The GPC said it had evidence of multiple instances across England where trusts and CCGs had not followed its guidance on how to carry out elections, with some excluding sessional GPs, and others parachuting in those who led practice-based commissioning groups to run new organisations.
The revelation echoes findings from a Pulse investigation in September, which showed 95% of GPs appointed to CCG boards had not faced a contested election, raising fears of a ‘jobs for the boys’ culture in some areas.
The GPC wrote to the profession last month to express ‘increasing alarm’ at the manner in which some CCGs are being set up. It is now calling for LMCs to come forward and expose undemocratic elections.

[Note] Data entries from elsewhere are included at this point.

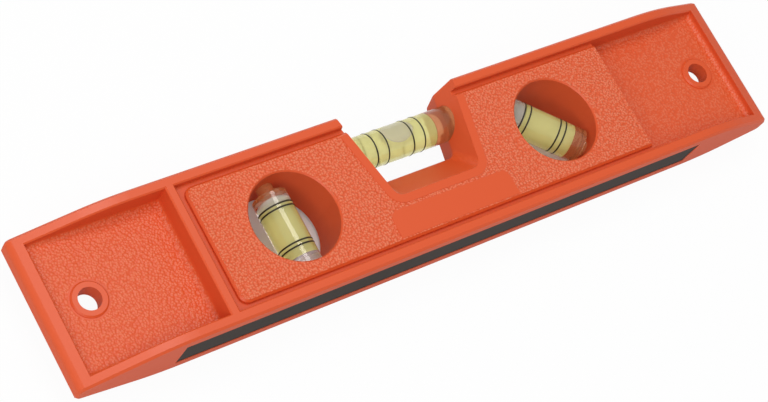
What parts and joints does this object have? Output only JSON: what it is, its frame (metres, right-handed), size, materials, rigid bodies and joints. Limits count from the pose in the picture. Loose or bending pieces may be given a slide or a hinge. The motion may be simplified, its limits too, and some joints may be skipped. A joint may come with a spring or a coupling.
{
  "type": "pocket spirit level",
  "caption": "Moulded pocket spirit level with tapered ends, a level vial in its top notch, plumb and 45 degree vials in round holes, and a magnetic base strip.",
  "frame": {"origin": "centre of the overall box, at the plane of the back flanges that it lies on", "axes": "+X along the level towards the 45 degree vial, +Y from the magnetic base edge to the notched top edge, +Z from the back flanges to the front flanges"},
  "size_m": [0.225, 0.041, 0.0176],
  "materials": {
    "orange_plastic": "moulded, fine grain on the faces, smooth on the edges",
    "clear_acrylic": "clear and glossy",
    "vial_liquid": "clear yellow-green liquid",
    "ring_black": "black line",
    "magnet": "matt dark strip"
  },
  "bodies": {
    "root": {"body": "orange_plastic", "magnet_strip": "magnet", "level_vial_barrel": "clear_acrylic", "level_vial_plug": "clear_acrylic", "level_vial_liquid": "vial_liquid", "level_vial_ring_1": "ring_black", "level_vial_ring_2": "ring_black", "level_vial_ring_3": "ring_black", "level_vial_ring_4": "ring_black", "plumb_vial_barrel": "clear_acrylic", "plumb_vial_plug": "clear_acrylic", "plumb_vial_liquid": "vial_liquid", "plumb_vial_ring_1": "ring_black", "plumb_vial_ring_2": "ring_black", "plumb_vial_ring_3": "ring_black", "plumb_vial_ring_4": "ring_black", "slant_vial_barrel": "clear_acrylic", "slant_vial_plug": "clear_acrylic", "slant_vial_liquid": "vial_liquid", "slant_vial_ring_1": "ring_black", "slant_vial_ring_2": "ring_black", "slant_vial_ring_3": "ring_black", "slant_vial_ring_4": "ring_black"}
  },
  "joints": []
}
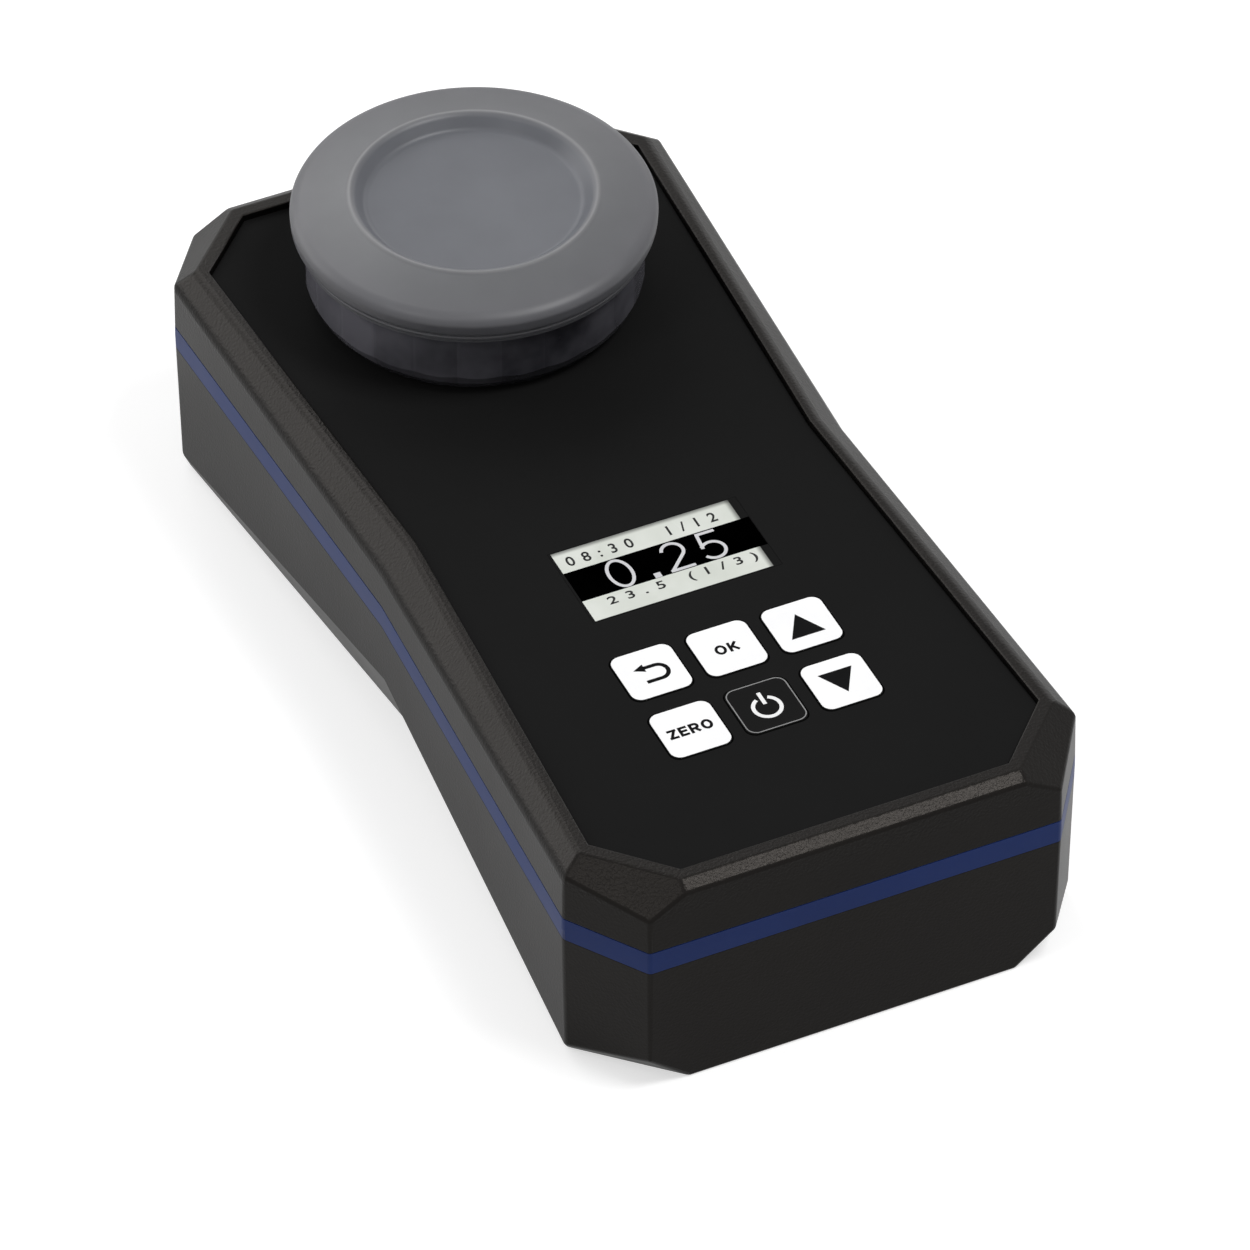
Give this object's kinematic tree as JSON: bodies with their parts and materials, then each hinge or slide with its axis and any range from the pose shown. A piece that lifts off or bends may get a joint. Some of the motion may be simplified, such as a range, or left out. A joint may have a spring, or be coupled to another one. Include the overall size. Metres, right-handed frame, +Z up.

GPC chair Dr Laurence Buckman said: ‘There are too many examples to name. I was expecting to hear one or two examples, but was surprised there were more.
‘Some CCGs appear to be dominated by small numbers of practices who seem to have a lot of control over who gets in and out. There is another group where it looks like PCT clusters are actually engineering who is on CCGs. It may turn out the two groups might be the same – you might find the PBC group is now turning into the CCG.
‘Where there is evidence, it’s important that LMCs stand up and say, ‘this CCG in our area is not democratic’.
‘Most CCGs have followed our general advice on governance and involved all GPs regardless of contractual status. Those that haven’t we need to establish who they are and find out why they have done this.’